## Set problem
Quote the full listing word for word.

---

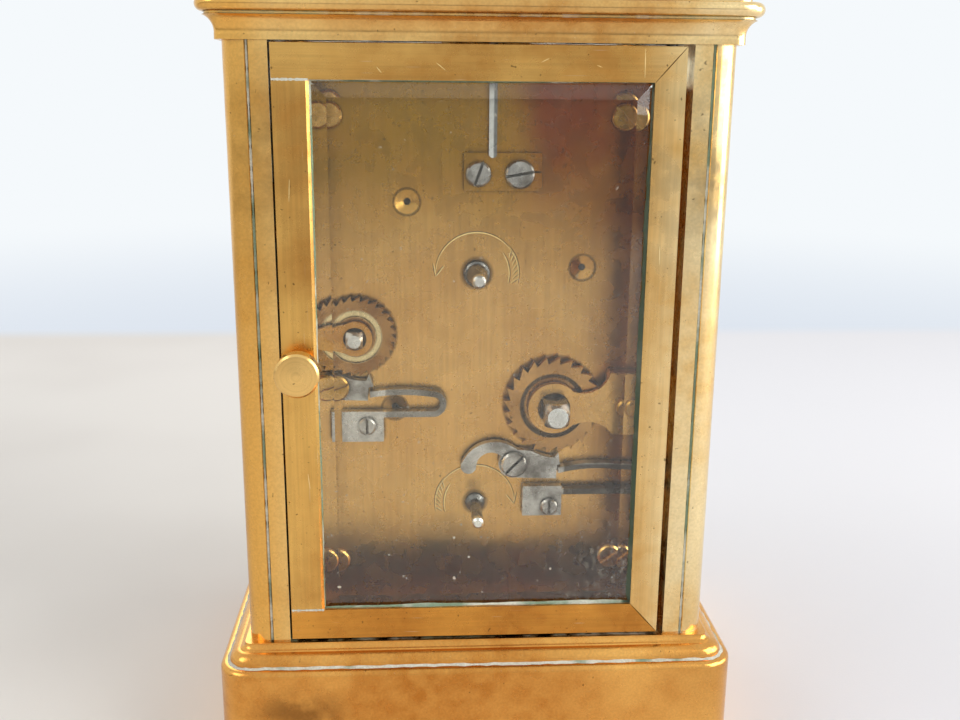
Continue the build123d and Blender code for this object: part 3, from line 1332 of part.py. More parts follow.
# Bell in the base, on a post from the bottom plate
shoulder_z = bell_rim_height + 5.0
crown_z = bell_rim_height + bell_rise
wall = bell_thickness
bell_face = face_of((bell_radius, bell_rim_height), (bell_radius - 0.9, shoulder_z),
                    ((bell_radius - 3.2, crown_z - 1.8), (bell_radius - 7.5, crown_z)),
                    (bell_stud_radius, crown_z),
                    (bell_stud_radius, crown_z - wall), (bell_radius - 7.7, crown_z - wall),
                    ((bell_radius - 4.0, crown_z - wall - 1.6), (bell_radius - 0.9 - wall, shoulder_z)),
                    (bell_radius - wall, bell_rim_height))
pieces["bell"] = Pos(bell_x, 0, 0) * revolve(Plane.XZ * bell_face, Axis.Z)
bell_post = turned_z((bell_x, 0),
                     [(2 * bell_post_radius, bottom_plate_thickness),
                      (2 * bell_post_radius, bottom_plate_thickness + 1.0),
                                   (bell_post_radius, bottom_plate_thickness + 1.0),
                      (bell_post_radius, crown_z - wall),
                                   (bell_stud_radius, crown_z - wall), (bell_stud_radius, crown_z + 1.4)])
bell_post -= rod_z((bell_x, 0), bottom_screw_radius, bottom_plate_thickness, bottom_screw_reach)
bell_nut = along_z(Pos(bell_x, 0) * (RegularPolygon(2.4, 6) - Circle(bell_stud_radius)), crown_z,
                   crown_z + 1.2)
pieces["bell_post"] = Compound(children=[bell_post, bell_nut])

# Setting arbors: through both plates, from a squared or tapered tail at the back to a hand at the front
hour_hand_back = dial_front - 1.2
minute_hand_back = hour_hand_back - hand_thickness - hand_gap
alarm_hand_back = dial_front - 0.8
motion_rear = front_plate_front - 0.5
cannon_front = minute_hand_back - hand_thickness
centre_arbor = turned_y(centre, [
    (centre_front_radius, cannon_front - 0.6), (centre_front_radius, centre_rear_end + 0.2),
    (centre_rear_radius, centre_rear_end + 0.2), (centre_rear_radius, back_plate_rear + 1.0),
    (centre_rear_radius - 0.3, back_plate_rear + 1.2),
    (centre_tip_radius + 0.1, back_plate_rear + centre_tip_length - 0.3),
    (centre_tip_radius - 0.2, back_plate_rear + centre_tip_length)])
cannon = along_y(pinion_outline(centre, cannon_teeth, minute_module, cannon_turn),
                 motion_rear - motion_thickness, motion_rear)
cannon += rod_y(centre, cannon_pipe_radius, cannon_front, motion_rear)
cannon -= rod_y(centre, centre_front_radius, cannon_front, motion_rear)
pieces["centre_arbor"] = Compound(children=[centre_arbor, cannon])
pieces["alarm_setting_arbor"] = turned_y(alarm_setting, [
    (alarm_stem_radius, alarm_hand_back - hand_thickness - 0.5), (alarm_stem_radius, back_plate_front - 1.0),
    (alarm_rear_radius, back_plate_front - 1.0), (alarm_rear_radius, back_plate_rear + 0.4),
    (alarm_stem_radius, back_plate_rear + 0.8),
    (alarm_stem_radius, back_plate_rear + alarm_stem_length - 0.3),
    (alarm_stem_radius - 0.3, back_plate_rear + alarm_stem_length)])

# Motion work behind the dial: the minute wheel on its stud, and the hour wheel on the cannon pipe
hour_rear = motion_rear - motion_thickness - 0.3
hour_front = hour_rear - wheel_thickness
minute_wheel = wheel_outline(minute, minute_teeth, minute_module, minute_wheel_turn)
minute_piece = along_y(minute_wheel, motion_rear - motion_thickness, motion_rear)
minute_piece += along_y(pinion_outline(minute, minute_leaves, hour_module, minute_pinion_turn), hour_front,
                        motion_rear - motion_thickness)
pieces["minute_wheel"] = minute_piece - rod_y(minute, minute_stud_radius + running_play, hour_front,
                                              motion_rear)
movement_screws.append(turned_y(minute, [
    (1.5, hour_front - 0.5), (1.5, hour_front - 0.1), (minute_stud_radius, hour_front - 0.1),
    (minute_stud_radius, front_plate_front), (pivot_radius, front_plate_front),
    (pivot_radius, front_plate_rear)]))
hour_piece = along_y(crossed_out(centre, wheel_outline(centre, hour_teeth, hour_module, hour_wheel_turn),
                                 3.0, 5.4, 3, 1.2), hour_front, hour_rear)
hour_piece += rod_y(centre, hour_pipe_radius, hour_hand_back - hand_thickness, hour_rear)
pieces["hour_wheel"] = hour_piece - rod_y(centre, cannon_pipe_radius + running_play,
                                          hour_hand_back - hand_thickness, hour_rear)

# Dial and hands
dial = block(-dial_width / 2, dial_width / 2, dial_front, dial_back, dial_middle_z - dial_height / 2,
             dial_middle_z + dial_height / 2)
dial -= rod_y(centre, dial_hole_radius, dial_front, dial_back)
dial -= rod_y(alarm_setting, alarm_stem_radius + 0.4, dial_front, dial_back)
for at in dial_feet:
    dial += rod_y(at, dial_foot_radius, dial_back, front_plate_rear)
pieces["dial"] = dial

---

## Expected answer
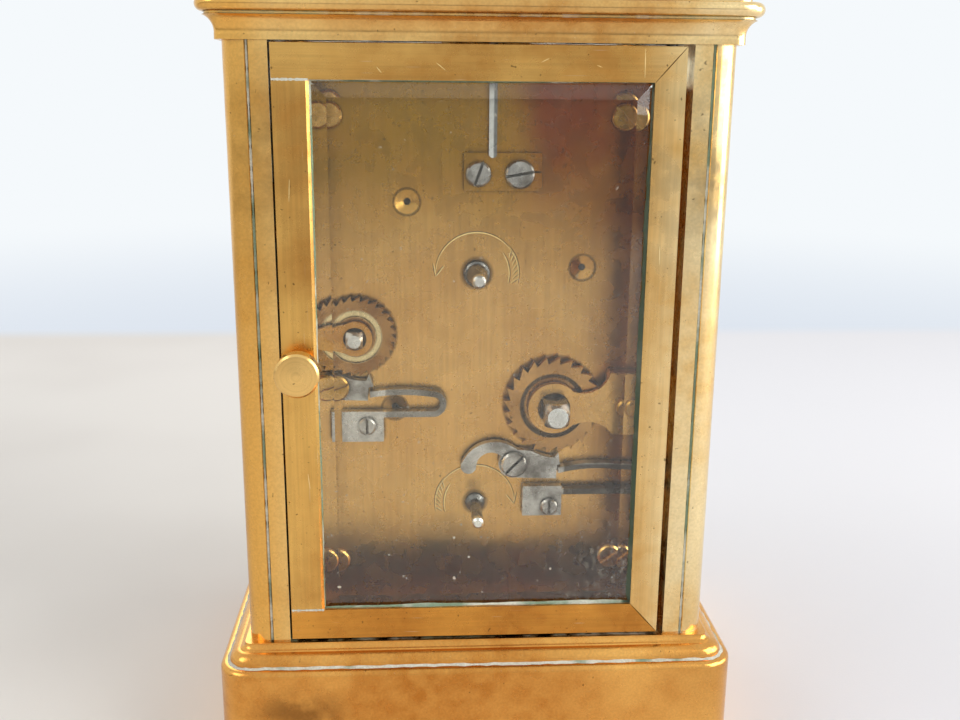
Continue the build123d and Blender code for this object: part 3, from line 1332 of part.py. More parts follow.
# Bell in the base, on a post from the bottom plate
shoulder_z = bell_rim_height + 5.0
crown_z = bell_rim_height + bell_rise
wall = bell_thickness
bell_face = face_of((bell_radius, bell_rim_height), (bell_radius - 0.9, shoulder_z),
                    ((bell_radius - 3.2, crown_z - 1.8), (bell_radius - 7.5, crown_z)),
                    (bell_stud_radius, crown_z),
                    (bell_stud_radius, crown_z - wall), (bell_radius - 7.7, crown_z - wall),
                    ((bell_radius - 4.0, crown_z - wall - 1.6), (bell_radius - 0.9 - wall, shoulder_z)),
                    (bell_radius - wall, bell_rim_height))
pieces["bell"] = Pos(bell_x, 0, 0) * revolve(Plane.XZ * bell_face, Axis.Z)
bell_post = turned_z((bell_x, 0),
                     [(2 * bell_post_radius, bottom_plate_thickness),
                      (2 * bell_post_radius, bottom_plate_thickness + 1.0),
                                   (bell_post_radius, bottom_plate_thickness + 1.0),
                      (bell_post_radius, crown_z - wall),
                                   (bell_stud_radius, crown_z - wall), (bell_stud_radius, crown_z + 1.4)])
bell_post -= rod_z((bell_x, 0), bottom_screw_radius, bottom_plate_thickness, bottom_screw_reach)
bell_nut = along_z(Pos(bell_x, 0) * (RegularPolygon(2.4, 6) - Circle(bell_stud_radius)), crown_z,
                   crown_z + 1.2)
pieces["bell_post"] = Compound(children=[bell_post, bell_nut])

# Setting arbors: through both plates, from a squared or tapered tail at the back to a hand at the front
hour_hand_back = dial_front - 1.2
minute_hand_back = hour_hand_back - hand_thickness - hand_gap
alarm_hand_back = dial_front - 0.8
motion_rear = front_plate_front - 0.5
cannon_front = minute_hand_back - hand_thickness
centre_arbor = turned_y(centre, [
    (centre_front_radius, cannon_front - 0.6), (centre_front_radius, centre_rear_end + 0.2),
    (centre_rear_radius, centre_rear_end + 0.2), (centre_rear_radius, back_plate_rear + 1.0),
    (centre_rear_radius - 0.3, back_plate_rear + 1.2),
    (centre_tip_radius + 0.1, back_plate_rear + centre_tip_length - 0.3),
    (centre_tip_radius - 0.2, back_plate_rear + centre_tip_length)])
cannon = along_y(pinion_outline(centre, cannon_teeth, minute_module, cannon_turn),
                 motion_rear - motion_thickness, motion_rear)
cannon += rod_y(centre, cannon_pipe_radius, cannon_front, motion_rear)
cannon -= rod_y(centre, centre_front_radius, cannon_front, motion_rear)
pieces["centre_arbor"] = Compound(children=[centre_arbor, cannon])
pieces["alarm_setting_arbor"] = turned_y(alarm_setting, [
    (alarm_stem_radius, alarm_hand_back - hand_thickness - 0.5), (alarm_stem_radius, back_plate_front - 1.0),
    (alarm_rear_radius, back_plate_front - 1.0), (alarm_rear_radius, back_plate_rear + 0.4),
    (alarm_stem_radius, back_plate_rear + 0.8),
    (alarm_stem_radius, back_plate_rear + alarm_stem_length - 0.3),
    (alarm_stem_radius - 0.3, back_plate_rear + alarm_stem_length)])

# Motion work behind the dial: the minute wheel on its stud, and the hour wheel on the cannon pipe
hour_rear = motion_rear - motion_thickness - 0.3
hour_front = hour_rear - wheel_thickness
minute_wheel = wheel_outline(minute, minute_teeth, minute_module, minute_wheel_turn)
minute_piece = along_y(minute_wheel, motion_rear - motion_thickness, motion_rear)
minute_piece += along_y(pinion_outline(minute, minute_leaves, hour_module, minute_pinion_turn), hour_front,
                        motion_rear - motion_thickness)
pieces["minute_wheel"] = minute_piece - rod_y(minute, minute_stud_radius + running_play, hour_front,
                                              motion_rear)
movement_screws.append(turned_y(minute, [
    (1.5, hour_front - 0.5), (1.5, hour_front - 0.1), (minute_stud_radius, hour_front - 0.1),
    (minute_stud_radius, front_plate_front), (pivot_radius, front_plate_front),
    (pivot_radius, front_plate_rear)]))
hour_piece = along_y(crossed_out(centre, wheel_outline(centre, hour_teeth, hour_module, hour_wheel_turn),
                                 3.0, 5.4, 3, 1.2), hour_front, hour_rear)
hour_piece += rod_y(centre, hour_pipe_radius, hour_hand_back - hand_thickness, hour_rear)
pieces["hour_wheel"] = hour_piece - rod_y(centre, cannon_pipe_radius + running_play,
                                          hour_hand_back - hand_thickness, hour_rear)

# Dial and hands
dial = block(-dial_width / 2, dial_width / 2, dial_front, dial_back, dial_middle_z - dial_height / 2,
             dial_middle_z + dial_height / 2)
dial -= rod_y(centre, dial_hole_radius, dial_front, dial_back)
dial -= rod_y(alarm_setting, alarm_stem_radius + 0.4, dial_front, dial_back)
for at in dial_feet:
    dial += rod_y(at, dial_foot_radius, dial_back, front_plate_rear)
pieces["dial"] = dial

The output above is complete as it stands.